Spring is here, which means there’s a whole world of blooming plants and flowers that our feline friends can’t resist. Unfortunately many common household and landscaping plants are toxic and potentially fatal when ingested.  In this post, we’ll talk about some of the more toxic plants and flowers, but you can find a complete list and excellent resources at the ASPCA website.

Some toxic plants cause a mild reaction which may include vomiting or diarrhea, but will usually resolve on its own or with mild treatment. In this list we’ll discuss the top toxic plants that have some of the most severe reactions in cats to help you be more conscious of what might be lurking in your yard or even your house.

  • Lilies: These beautiful flowers are extremely common in U.S. households. According to the Michigan State University Extension’s Grower Guide, more than 10 million are produced annually. Unfortunately, they are fatal even in small amounts and are responsible for the death of a high number of cats every year. Especially dangerous are Easter lilies, tiger lilies, rubrums, Japanese show lilies, stargazer lilies and some species of day lilies. Even one bite of these plants can cause lethargy and vomiting within 12 hours of ingestion. If not treated, kidney failure and death often follow soon after. If you have any members of the lily family in your home and you have cats, make sure to remove them from your home – it’s not worth the risk!
  • Azaleas and rhododendrons: If a cat ingests either of these common landscaping plants (which are related), the toxins begin affecting muscle and nerve functions within a few hours. Symptoms typically include diarrhea, excessive drooling, inappetence and lethargy. Loss of coordination and partial paralysis are also common. If left untreated, ingestion can be fatal.
  • Cardboard palms: Though not native to the United States, these plants are extremely dangerous to cats and should be avoided. Ingesting any part of them causes liver failure and eventually death. Signs to watch out for include vomiting, increased thirst, bruising and hemorrhagic diarrhea.
  • Foxglove: The beautiful, purple, bell-shaped flowers (along with the stem and leaves) of the foxglove plant are deadly to cats. The toxins they contain primarily affect a cat’s heart, causing arrhythmia and eventually cardiac failure.
  • Cyclamens: Like foxgloves, these highly sought-after plants affect a cat’s cardiac system. If enough of the tubular part of the plant is consumed, heart rhythm can be affected and seizures could follow.
  • Larkspurs: Along with other members of the Delphinium family, larkspurs are very dangerous to cats. The alkaloids in the plant cause neuromuscular paralysis, which can eventually cause death from cardiac failure or respiratory paralysis. Symptoms include constipation, colic, increased salivation, muscle tremors, stiffness, weakness, recumbence and convulsions.
  • Lantanas: Also known as shrub verbena, yellow sage and red sage, these plants are famous for their intricately arranged clusters of flowers. Unfortunately, they also cause liver failure if consumed by cats.
  • Oleanders: All parts of these beautiful shrubs contain a highly toxic cardiac glycoside that can cause colic, diarrhea (possibly bloody), incoordination, shallow/difficult breathing, muscle tremors and recumbency. In some feline cases, cardiac failure leads to death.
  • Sago palms: Once exclusively an outdoor plant, the sago palm has recently begun to appear on windowsills and coffee tables. Though the entire plant is poisonous to cats, the seed pod contains the greatest amount of toxin. Just a few bites of it can cause vomiting, diarrhea and even seizures. If not treated promptly, cats that have eaten sago palms can experience liver failure and die.
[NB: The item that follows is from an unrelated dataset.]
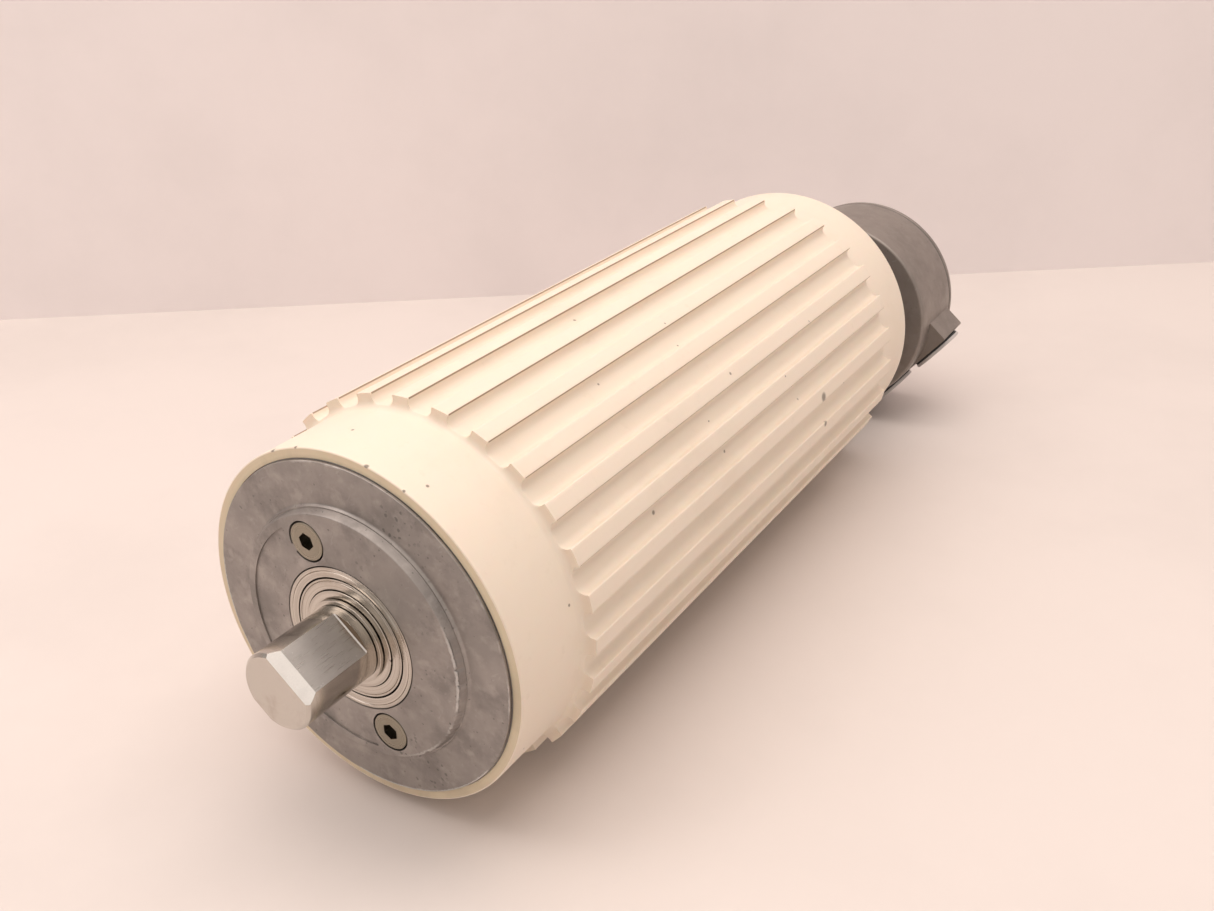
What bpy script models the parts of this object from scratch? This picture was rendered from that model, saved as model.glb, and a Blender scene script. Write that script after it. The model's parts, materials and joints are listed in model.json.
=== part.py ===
"""Drum motor: a driven conveyor roller with its motor and reduction gear inside the drum.

Sizes are in metres and +Z is up. The drum's axis runs along +Y from the centre of the front shaft's
end face, which is the origin. The roller lies on its ribs, and its terminal box leans on a plug's rim.
Everything hangs on an axis empty whose own z runs along the drum, x to the right and y down.
"""

import math

import bmesh
import bpy
from mathutils import Matrix, Vector

MM = 0.001
GAP = 0.3 * MM              # between pieces that touch
RUN = 0.5 * MM              # between pieces that turn against each other
RIBBED = 54                 # facets round the lagging and its tube, two for each rib
FINE = 32                   # facets round the other large turned pieces
COARSE = 20                 # facets round the small ones
SHAFT_STEPS = 28            # facets round the two shafts
TINY = 10                   # facets round screws

# Drum
DRUM_LENGTH = 301.0 * MM
TUBE_RADIUS = 56.65 * MM
TUBE_WALL = 3.3 * MM
SEAT_WALL = 1.65 * MM       # tube wall left where the end housings are pressed in
SEAT_DEPTH = 16.0 * MM
BAND_RADIUS = TUBE_RADIUS + 3.35 * MM   # smooth lagging at both ends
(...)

If your cat eats any of the plants mentioned above or exhibits any of the symptoms associated with them, do not administer any medications yourself or try to induce vomiting. Instead, call your vet immediately and be ready to describe in detail the plant that has ended up in your kitty’s stomach. Take a quick picture and bring it with you to your vet to help identify the exact plant type.  If you’re not sure exactly what is making your cat sick, get it to your vet as quickly as possible so that he or she can observe the symptoms and take steps to flush the toxins out of your cat’s system.

If you’re able to contact the ASPCA’s 24 hour Animal Poison Control hotline (1-888-426-4435, charges may apply for consultation) on your way to the vet, it’s extremely helpful in helping your veterinarian treat your cat based on what was consumed and the type of symptoms you’re seeing. If you’re not able to contact them beforehand, your veterinarian may call or have you call when you arrive. As always, seek medical attention immediately if your cat is acting abnormal in any way, especially if you suspect toxicity.